I had to think fast. If I were being lifted off the deck, wouldn’t I know that? I decided that if I did know, I would thrust my arms and legs stiffly out as far as I could in different directions. That surely would allow me to catch on one or two of the lifeline cables – unless I were lifted high enough to go over all the cables. The whirring drive motors stopped. I was certain the gun was trained out and ready to fire.

The gun did fire. The deafening explosion from that muzzle filled my ears, filled my mind, filled my skull. I felt myself being lifted off the deck. I did thrust out my arms and legs, certain I had been flung forcefully toward the sea. I tried to focus, desperate not miss the feel of the cables against an arm or a leg.
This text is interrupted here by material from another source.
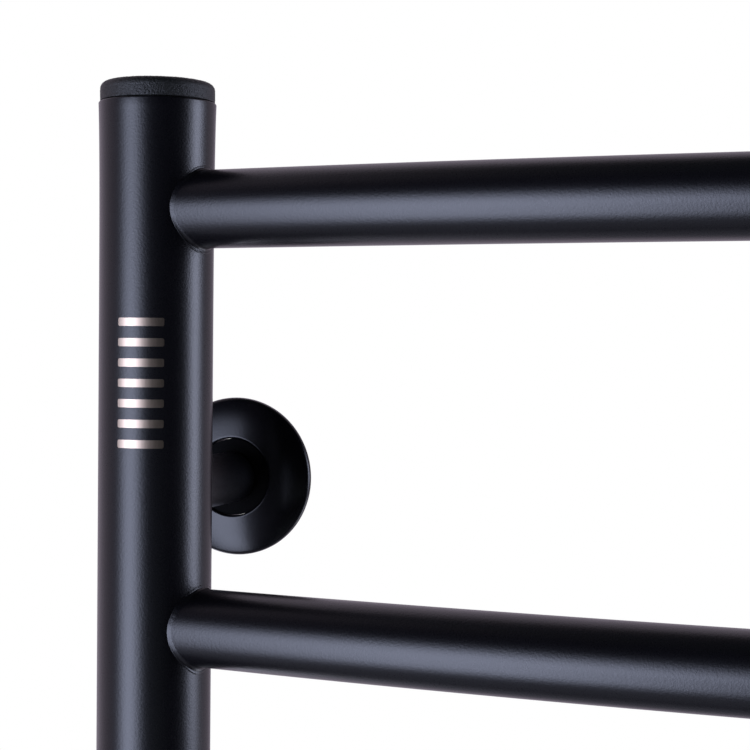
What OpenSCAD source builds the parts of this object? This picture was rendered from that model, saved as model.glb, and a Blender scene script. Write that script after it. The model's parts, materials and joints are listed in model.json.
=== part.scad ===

I would grab a cable if I could.

I thudded back down onto the steel  deck, unable to breathe or to hear. I knew I was still aboard, that I had been lifted off the deck but had fallen back down. I could not hear it but I knew the five inch gun, unconcerned about its ill-treatment of me, was already training back amidships. I lay there a minute aware that I was unhurt, aching from the fall but unhurt, a loud dull numbness reverberating in my ears and through my entire body.
.
With ears ringing but glad to still be aboard the Twining instead of swimming in the frigid waters of Wonsan Harbor, I continued the long deliberate crawl aft toward my bunk.

It was days before I could hear normally. I never did know how high or how close to the railing the muzzle blast had thrown me. But I had resolved that in the future I would try to avoid that long crawl to bed.